## Data section
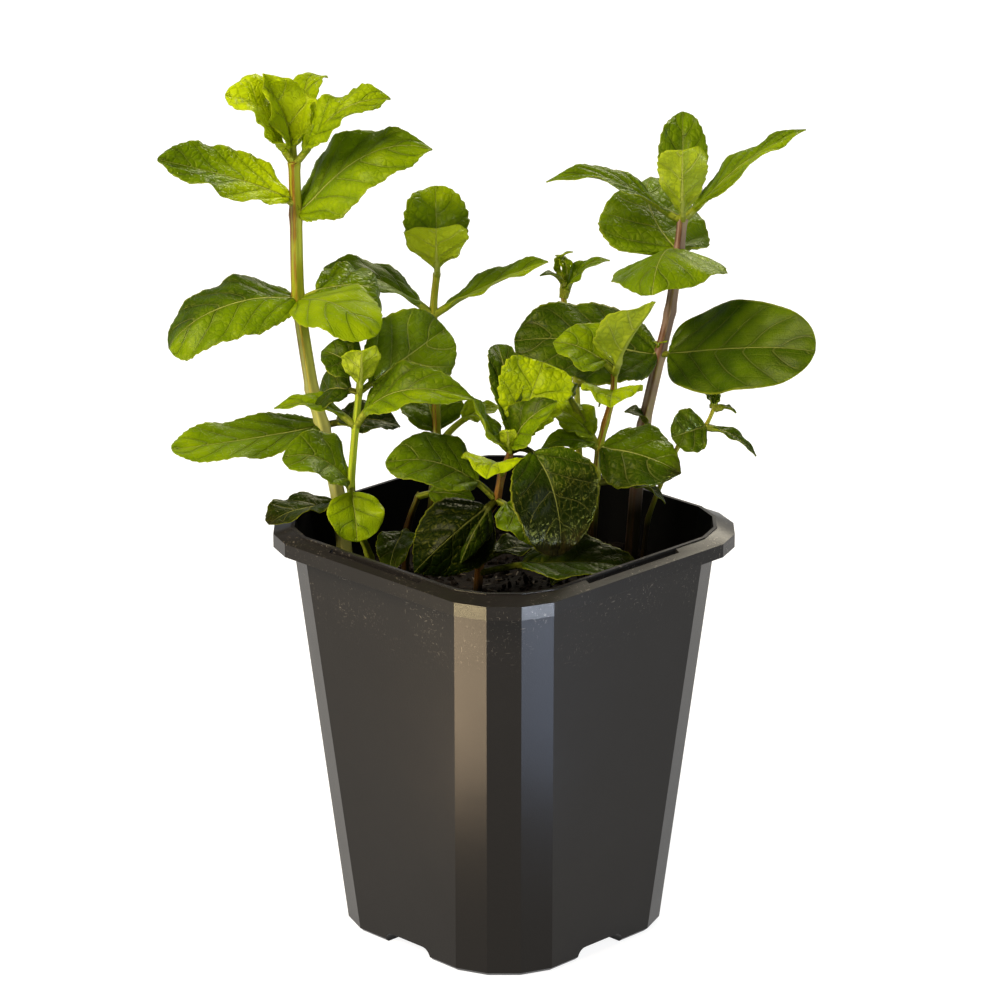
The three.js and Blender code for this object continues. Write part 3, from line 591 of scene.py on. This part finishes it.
def leaf_material():
    """Fresh mint leaf: glossy green cuticle above, matt pale green beneath, lit through from behind."""
    made, tree, shader = material("mint_leaf")
    look = {}
    for name in ("leaf_mm", "veins", "shade", "habit", "relief"):
        look[name] = node(tree, "ShaderNodeAttribute", {"attribute_name": name}).outputs["Vector"]
    side, distance, u = node(tree, "ShaderNodeSeparateXYZ", Vector=look["veins"]).outputs
    tone, inward, past_stalk = node(tree, "ShaderNodeSeparateXYZ", Vector=look["shade"]).outputs
    contrast, gloss, brown = node(tree, "ShaderNodeSeparateXYZ", Vector=look["habit"]).outputs
    dome, under, pucker = node(tree, "ShaderNodeSeparateXYZ", Vector=look["relief"]).outputs
    # The kinds of node that come up again and again, and their settings
    maths, fade, blend, noise = "ShaderNodeMath", "ShaderNodeMapRange", "ShaderNodeMix", "ShaderNodeTexNoise"
    add, times, times_add = {"operation": "ADD"}, {"operation": "MULTIPLY"}, {"operation": "MULTIPLY_ADD"}
    larger, colours = {"operation": "MAXIMUM"}, {"data_type": "RGBA"}

    # Broad patches of lighter and darker green, 8 mm across, and painted shade on the quilting: cells lighter
    # in the middle and darker along the sunken veins round them
    cloud = node(tree, noise, i0=look["leaf_mm"], Scale=1 / GREEN_PATCH, Detail=3.0).outputs["Fac"]
    cloud = node(tree, fade, i0=cloud, i1=0.3, i2=0.7, i3=-0.08, i4=0.08).outputs[0]
    tone = node(tree, maths, add, i0=tone, i1=cloud).outputs[0]
    dome_shade = node(tree, fade, i0=dome, i1=0.2, i2=0.9, i3=-0.05, i4=0.03).outputs[0]
    tone = node(tree, maths, add, i0=tone, i1=dome_shade).outputs[0]
    net = node(tree, "ShaderNodeTexVoronoi", {"feature": "DISTANCE_TO_EDGE"}, Vector=look["leaf_mm"],
               Scale=1 / QUILT_CELL).outputs["Distance"]
    cells = node(tree, fade, i0=net, i1=0.0, i2=0.3).outputs[0]
    quilted = node(tree, fade, i0=pucker, i1=0.4, i2=1.3).outputs[0]
    blister = node(tree, maths, times, i0=cells, i1=quilted).outputs[0]
    blister_shade = node(tree, fade, i0=blister, i3=-0.02, i4=0.04).outputs[0]
    tone = node(tree, maths, add, i0=tone, i1=blister_shade).outputs[0]
    greens = []
    for stops in (LEAF_TONES, LIGHT_TONES):
        ramp = node(tree, "ShaderNodeValToRGB", i0=tone)
        for position, shade in stops[1:-1]:
            ramp.color_ramp.elements.new(position).color = linear(shade)
        ramp.color_ramp.elements[0].color = linear(stops[0][1])
        ramp.color_ramp.elements[-1].color = linear(stops[-1][1])
        greens.append(ramp.outputs[0])
    green, glow = greens
    # The midrib narrows towards the tip; the side veins are finer and fade at the margin
    rib_width = node(tree, fade, i0=u, i3=0.3, i4=0.06).outputs[0]
    rib = node(tree, maths, {"operation": "DIVIDE"}, i0=distance, i1=rib_width).outputs[0]
    rib = node(tree, fade, i0=rib, i1=1.5, i2=0.5).outputs[0]
    line = node(tree, maths, {"operation": "FRACT"}, i0=side).outputs[0]
    line = node(tree, maths, {"operation": "PINGPONG"}, i0=line, i1=0.5).outputs[0]
    line = node(tree, fade, i0=line, i1=0.055, i2=0.012).outputs[0]
    share = node(tree, fade, i0=inward, i1=0.08, i2=0.5, i3=0.2, i4=0.8).outputs[0]
    line = node(tree, maths, times, i0=line, i1=share).outputs[0]
    # The smallest veins cross between them and run round the cells
    pair = node(tree, maths, {"operation": "FLOOR"}, i0=side).outputs[0]
    across = node(tree, maths, {"operation": "DIVIDE"}, i0=distance, i1=CELL_LENGTH).outputs[0]
    across = node(tree, maths, times_add, i0=pair, i1=0.37, i2=across).outputs[0]
    across = node(tree, maths, {"operation": "FRACT"}, i0=across).outputs[0]
    cross = node(tree, maths, {"operation": "PINGPONG"}, i0=across, i1=0.5).outputs[0]
    cross = node(tree, fade, i0=cross, i1=0.07, i2=0.02).outputs[0]
    cross = node(tree, maths, times, i0=cross, i1=0.5).outputs[0]
    meshes = node(tree, fade, i0=net, i1=0.05, i2=0.0, i4=0.6).outputs[0]
    small = node(tree, maths, larger, i0=cross, i1=meshes).outputs[0]
    deep = node(tree, maths, times, i0=line, i1=0.8).outputs[0]
    main = node(tree, maths, larger, i0=rib, i1=deep).outputs[0]
    pale_line = node(tree, maths, times, i0=line, i1=0.5).outputs[0]
    pale_small = node(tree, maths, times, i0=small, i1=0.15).outputs[0]
    lines = node(tree, maths, larger, i0=pale_line, i1=pale_small).outputs[0]
    lines = node(tree, maths, times, i0=lines, i1=contrast).outputs[0]
    share = node(tree, fade, i0=contrast, i1=0.0, i2=0.5, i3=0.1, i4=0.75).outputs[0]
    pale_rib = node(tree, maths, times, i0=rib, i1=share).outputs[0]
    lines = node(tree, maths, larger, i0=lines, i1=pale_rib).outputs[0]
    top = node(tree, blend, colours, i0=lines, i6=green, i7=linear(VEIN_PALE)).outputs[2]
    # Beneath, the blade is paler and its veins stand out
    share = node(tree, fade, i0=contrast, i3=0.3, i4=0.9).outputs[0]
    raised = node(tree, maths, times, i0=main, i1=share).outputs[0]
    beneath = node(tree, blend, colours, i0=0.4, i6=green, i7=linear(LEAF_UNDER)).outputs[2]
    beneath = node(tree, blend, colours, i0=raised, i6=beneath, i7=linear(VEIN_PALE)).outputs[2]
    colour = node(tree, blend, colours, i0=under, i6=top, i7=beneath).outputs[2]
    # The margin is painted a paler yellow green, a painted glow of light shining through its thin edge
    margin = node(tree, fade, i0=inward, i1=0.05, i2=0.0, i4=0.5).outputs[0]
    colour = node(tree, blend, colours, i0=margin, i6=colour, i7=linear(MARGIN_GLOW)).outputs[2]
    # The stalk of a darker leaf is painted darker too, as painted shade
    sunlit = node(tree, fade, i0=tone, i1=0.1, i2=0.55).outputs[0]
    stalk = node(tree, blend, colours, i0=sunlit, i6=linear(STALK_SHADE), i7=linear(STALK_LIME)).outputs[2]
    on_stalk = node(tree, fade, i0=past_stalk, i1=1.0, i2=0.9).outputs[0]
    colour = node(tree, blend, colours, i0=on_stalk, i6=colour, i7=stalk).outputs[2]
    colour = node(tree, blend, colours, i0=brown, i6=colour, i7=linear(SCORCHED)).outputs[2]
    tree.links.new(colour, shader.inputs["Base Color"])
    # The waxy top is glossier than the underside
    rough = node(tree, fade, i0=under, i3=0.44, i4=0.62).outputs[0]
    rough = node(tree, maths, times_add, i0=gloss, i1=-0.16, i2=rough).outputs[0]
    tree.links.new(rough, shader.inputs["Roughness"])
    shader.inputs["Specular IOR Level"].default_value = 0.22
    shader.inputs["Specular Tint"].default_value = linear(SHEEN)
    shader.inputs["Coat Weight"].default_value = 0.06
    shader.inputs["Coat Roughness"].default_value = 0.2
    shader.inputs["Coat Tint"].default_value = linear(SHEEN)
    # Fine relief: the veins are sunken and the skin is blistered between the smallest of them
    fine = node(tree, noise, i0=look["leaf_mm"], Scale=1 / SKIN_GRAIN, Detail=3.0).outputs["Fac"]
    relief = node(tree, maths, times, i0=blister, i1=0.6).outputs[0]
    relief = node(tree, maths, times_add, i0=fine, i1=0.35, i2=relief).outputs[0]
    relief = node(tree, maths, times_add, i0=small, i1=-0.2, i2=relief).outputs[0]
    relief = node(tree, maths, times_add, i0=main, i1=-1.0, i2=relief).outputs[0]
    bump = node(tree, "ShaderNodeBump", Height=relief, Strength=1.0, Distance=0.5 * MM).outputs[0]
    tree.links.new(bump, shader.inputs["Normal"])
    # Light comes through the blade in a warmer green, and less through its veins
    shaded = node(tree, maths, times, i0=lines, i1=0.25).outputs[0]
    glow = node(tree, blend, colours, i0=shaded, i6=glow, i7=green).outputs[2]
    through = node(tree, "ShaderNodeBsdfTranslucent", Color=glow, Normal=bump).outputs[0]
    both = node(tree, "ShaderNodeMixShader", i0=0.4, i1=shader.outputs[0], i2=through).outputs[0]
    tree.links.new(both, tree.nodes["Material Output"].inputs["Surface"])
    return made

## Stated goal
Look through the material and copy each line that has "from".

## Task result
The three.js and Blender code for this object continues. Write part 3, from line 591 of scene.py on. This part finishes it.
    """Fresh mint leaf: glossy green cuticle above, matt pale green beneath, lit through from behind."""